--- BEGIN ---

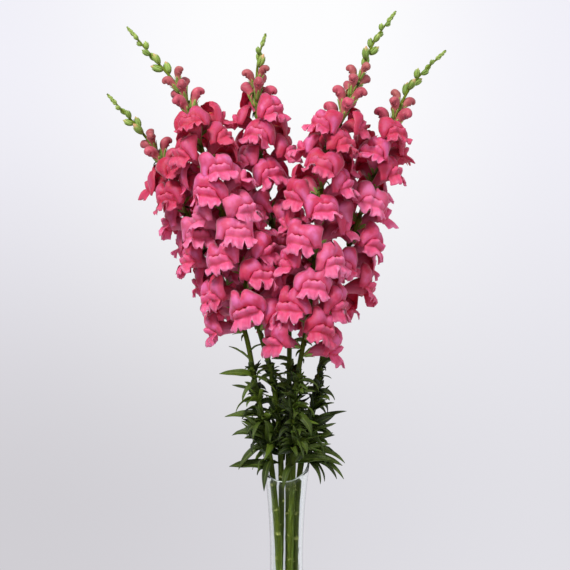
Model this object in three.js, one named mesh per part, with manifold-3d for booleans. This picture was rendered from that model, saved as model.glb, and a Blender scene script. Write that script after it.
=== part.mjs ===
// A bunch of five cut snapdragons standing in a slim glass vase that has a slant-cut mouth.
// Millimetres, +Z up. The origin is on the table at the centre of the vase's foot, and -Y is the front.
import * as THREE from "three";
import { mergeVertices } from "three/addons/utils/BufferGeometryUtils.js";
import Module from "manifold-3d";

const wasm = await Module();
wasm.setup();

const mix = THREE.MathUtils.lerp;
const degrees = THREE.MathUtils.degToRad;

// Driving dimensions of the vase: glass, widest at the foot, narrow at the waist and flared at the mouth.
const VASE_SIDES = 20;
const FOOT_RADIUS = 41;
const FOOT_EDGE = 4;
const FLOOR_RADIUS = 29;
const FLOOR_THICKNESS = 14;
const WAIST_RADIUS = 18.5;
const WAIST_HEIGHT = 150;
const MOUTH_RADIUS = 29;
const MOUTH_TOP = 316;
const WALL = 2.3;
// The mouth is cut by the plane z = MOUTH_HEIGHT + MOUTH_SLANT * y + MOUTH_ROLL * x.
const MOUTH_HEIGHT = 288;
const MOUTH_SLANT = 0.75;
const MOUTH_ROLL = 0.1;
const WATER_HEIGHT = 140;

// The gap left between two solids that touch on the real thing.
const GAP = 0.35;

// Driving dimensions of the plants.
const GOLDEN_ANGLE = degrees(137.508);
const STEM_SIDES = 6;
const RACHIS_SIDES = 4;
const STEM_RADIUS_CUT = 3.9;
const STEM_RADIUS_BLOOM = 2.7;
const STEM_RADIUS_BUDS = 2.0;
const STEM_RADIUS_TIP = 0.9;

// Florets, buds and leaves. Each range goes from the lowest of its kind on a stem to the highest, and its
// stray is how far one may differ from that: a share of a size, or degrees of an angle.
const FLORET_PITCH = 9.2;
const FIRST_FLORET = 3;
const FLORET_UPRIGHT = 0.6;
const FLORET_SIZE = { low: 1.02, high: 0.9, stray: 0.05 };
const FLORET_TAPER = 4;
const FLORET_TILT = { low: -8, high: 16, stray: 9 };
const FLORET_ROLL_STRAY = 14;

const PINK_BUD_PITCH = 6.8;
const PINK_BUD_PHASE = 2;
const PINK_BUD_UPRIGHT = 0.3;
const PINK_BUD_SIZE = { low: 22, high: 13 };
const PINK_BUD_WIDTH = { low: 5, high: 3.4 };

const GREEN_BUD_PITCH = 7.4;
const FIRST_GREEN_BUD = 5;
const GREEN_BUD_PHASE = 1;
const GREEN_BUD_UPRIGHT = 0;
const GREEN_BUD_SIZE = { low: 12.5, high: 4 };
const GREEN_BUD_WIDTH = { low: 3.8, high: 1.7 };

// The knob at a stem's very tip: its length, and its radii at shares of that.
const KNOB_LENGTH = 16;
const KNOB_RADII = [[0, 0.9], [0.45, 2.3], [0.85, 1.5]];

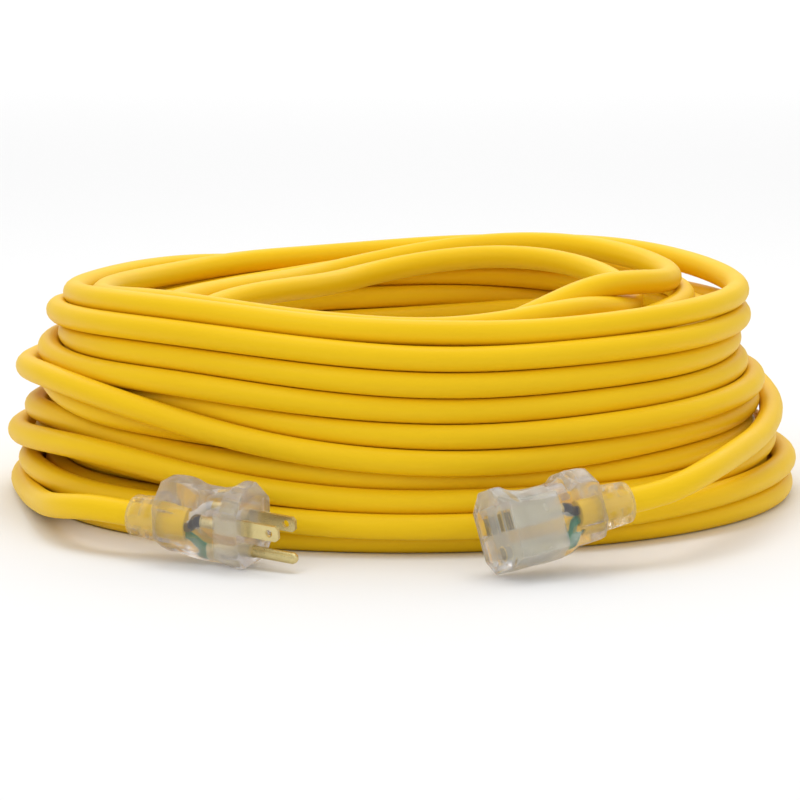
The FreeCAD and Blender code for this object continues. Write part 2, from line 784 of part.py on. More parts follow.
def check_document():
    """Stop if any object failed or any sub-part has no valid solid."""
    doc.recompute()
    for item in doc.Objects:
        if "Invalid" in item.State or "Error" in item.State:
            raise RuntimeError(item.Label + " failed")
    for node, item in SUBPARTS.items():
        if item.Shape.isNull() or not item.Shape.isValid() or not item.Shape.Solids:
            raise RuntimeError(node + " has no valid solid")


def report_box():
    """Print the whole part's box."""
    box = FreeCAD.BoundBox()
    for item in SUBPARTS.values():
        box.add(item.Shape.BoundBox)
    print("box", [round(v, 2) for v in (box.XMin, box.YMin, box.ZMin, box.XMax, box.YMax, box.ZMax)],
          "middle", round(box.Center.x, 2), round(box.Center.y, 2))


build_plug()
build_connector()
cord_coil()
cord_lead("plug", PLUG_ROUTE)
cord_lead("connector", CONNECTOR_ROUTE)
check_document()
report_box()
os.makedirs("parts", exist_ok=True)
for node, item in SUBPARTS.items():
    item.Shape.exportStep("parts/" + node + ".step")
print(len(SUBPARTS), "sub-parts written")
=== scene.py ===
import json
import math

import bmesh
import bpy
import numpy as np
from mathutils import Matrix, Vector


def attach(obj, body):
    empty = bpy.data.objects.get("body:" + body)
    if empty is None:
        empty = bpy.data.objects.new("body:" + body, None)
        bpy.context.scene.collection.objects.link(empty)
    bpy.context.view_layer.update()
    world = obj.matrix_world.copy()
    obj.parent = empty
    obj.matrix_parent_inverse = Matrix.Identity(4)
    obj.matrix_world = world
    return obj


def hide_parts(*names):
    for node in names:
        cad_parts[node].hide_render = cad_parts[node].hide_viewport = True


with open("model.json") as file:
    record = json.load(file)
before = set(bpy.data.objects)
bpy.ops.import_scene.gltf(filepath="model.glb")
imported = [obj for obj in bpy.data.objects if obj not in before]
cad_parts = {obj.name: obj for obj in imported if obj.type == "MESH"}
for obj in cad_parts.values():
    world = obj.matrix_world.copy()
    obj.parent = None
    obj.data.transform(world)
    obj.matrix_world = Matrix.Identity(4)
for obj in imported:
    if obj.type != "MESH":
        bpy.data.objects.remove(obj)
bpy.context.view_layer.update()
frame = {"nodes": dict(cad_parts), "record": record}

bl_info = {
    "name": "Coiled extension cord",
    "version": (1, 0, 0),
    "blender": (4, 5, 0),
    "location": "View3D > Sidebar > Extension Cord",
    "description": "A coiled outdoor extension cord with a clear plug and a clear connector",
    "category": "Add Mesh",
}

BODY = "root"
QUARTER = math.pi / 2
FULL_TURN = 2 * math.pi
UP = Vector((0, 0, 1))
MM_PER_M = 1000


# ---------------------------------------------------------------------------
# Where the two moulded ends lie
# ---------------------------------------------------------------------------
# From the blades' middle down to the ground pin, in metres, and how far each end is rolled.
GROUND_DROP = 0.0119
END_ROLL = {"plug": math.radians(9.5), "connector": math.radians(18.0)}
GROUND_MOUNT = {"plug": "plug_ground_pin", "connector": "connector_ground_hole"}


def end_matrix(end):
    """Frame of one end: +X out of its face, +Z away from the ground side.

    The origin is the face's point midway between the blades, one ground drop along +Z
    from the ground mount. The axis is that mount's own axis and the roll is a named value."""
    mounts = {m["name"]: m for m in frame["record"]["mounts"]}
    mount = mounts[GROUND_MOUNT[end]]
    ahead = Vector(mount["axis"]).normalized()
    sideways = UP.cross(ahead).normalized()
    upright = ahead.cross(sideways)
    turn = Matrix((ahead, sideways, upright)).transposed()
    turn = turn @ Matrix.Rotation(END_ROLL[end], 3, "X")
    half_length = mount["dims"]["length_mm"] / (2 * MM_PER_M)
    along = half_length if end == "connector" else -half_length
    origin = Vector(mount["pos_m"]) + turn @ Vector((along, 0, GROUND_DROP))
    return Matrix.LocRotScale(origin, turn, None)


ENDS = {end: end_matrix(end) for end in ("plug", "connector")}


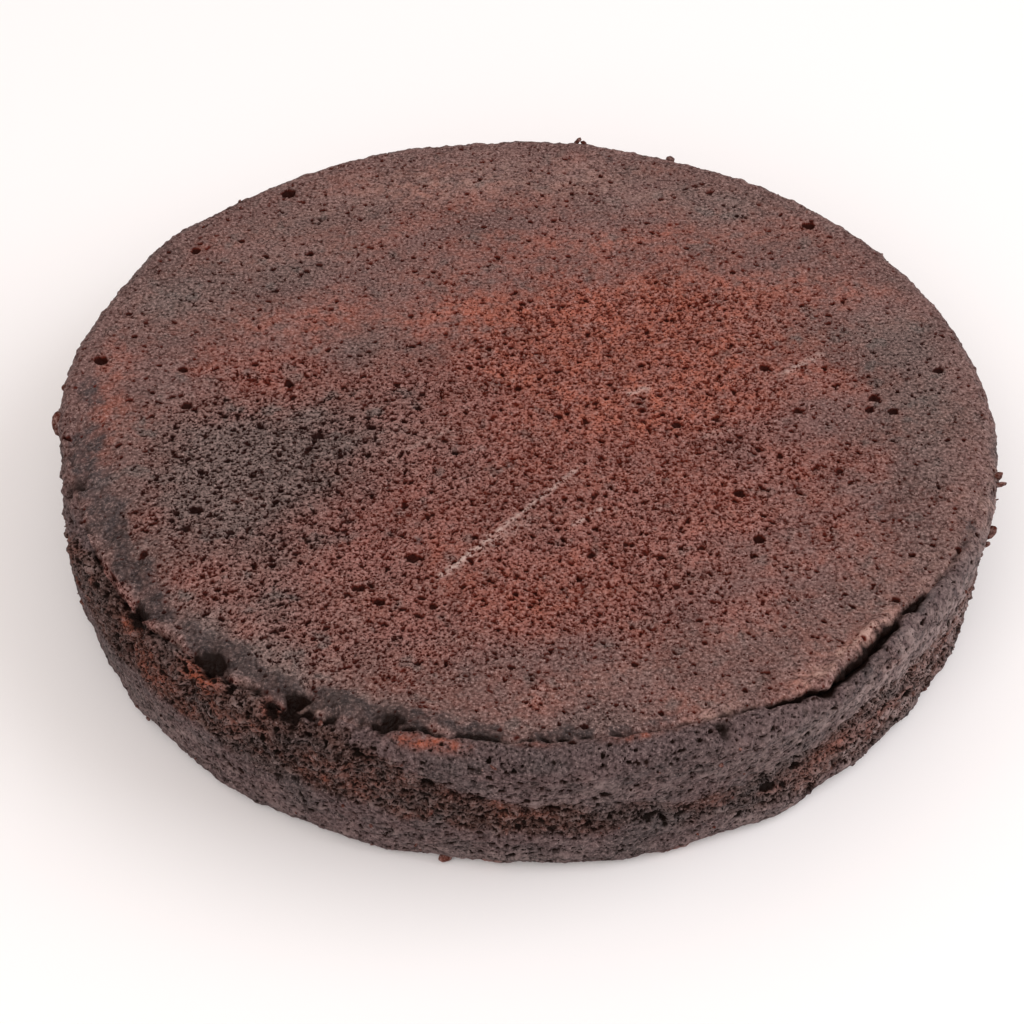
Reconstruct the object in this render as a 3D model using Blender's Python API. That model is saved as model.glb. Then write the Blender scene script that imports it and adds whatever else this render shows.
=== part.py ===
"""One-layer round chocolate fudge cake, turned out of its tin upside down.

The flat face that lay on the tin's floor is now the top. Round its edge runs the crease that the
lining paper left, torn open at the front right. At the front left the shoulder has sagged into
lumps. The wall has a band of torn crumb, and its foot is uneven. The cake is one solid, modelled
in metres, with the origin at the centre of its flat base and +Z up. The front is at -Y.
"""

import math

import bmesh
import bpy
from mathutils import Vector, noise

MM = 0.001

# Driving sizes of the cake
RADIUS = 100.0 * MM
HEIGHT = 34.0 * MM
SHOULDER_RADIUS = 4.5 * MM
FOOT_RADIUS = 5.0 * MM
WALL_TAPER = 1.5 * MM

# Runs of the section, measured along it from the centre of the top
TOP_RUN = RADIUS - SHOULDER_RADIUS
SHOULDER_RUN = SHOULDER_RADIUS * math.pi / 2
WALL_RUN = HEIGHT - SHOULDER_RADIUS - FOOT_RADIUS
FOOT_RUN = FOOT_RADIUS * math.pi / 2
WALL_START = TOP_RUN + SHOULDER_RUN
FOOT_START = WALL_START + WALL_RUN
SECTION_END = FOOT_START + FOOT_RUN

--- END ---

## [Given exercise]
Above are the entries. Output exactly the lines beginning with the line that has "build_plug()" and ending with the line that has "for node in".

## [In response]
build_plug()
build_connector()
cord_coil()
cord_lead("plug", PLUG_ROUTE)
cord_lead("connector", CONNECTOR_ROUTE)
check_document()
report_box()
os.makedirs("parts", exist_ok=True)
for node, item in SUBPARTS.items():
    item.Shape.exportStep("parts/" + node + ".step")
print(len(SUBPARTS), "sub-parts written")
=== scene.py ===
import json
import math

import bmesh
import bpy
import numpy as np
from mathutils import Matrix, Vector


def attach(obj, body):
    empty = bpy.data.objects.get("body:" + body)
    if empty is None:
        empty = bpy.data.objects.new("body:" + body, None)
        bpy.context.scene.collection.objects.link(empty)
    bpy.context.view_layer.update()
    world = obj.matrix_world.copy()
    obj.parent = empty
    obj.matrix_parent_inverse = Matrix.Identity(4)
    obj.matrix_world = world
    return obj


def hide_parts(*names):
    for node in names:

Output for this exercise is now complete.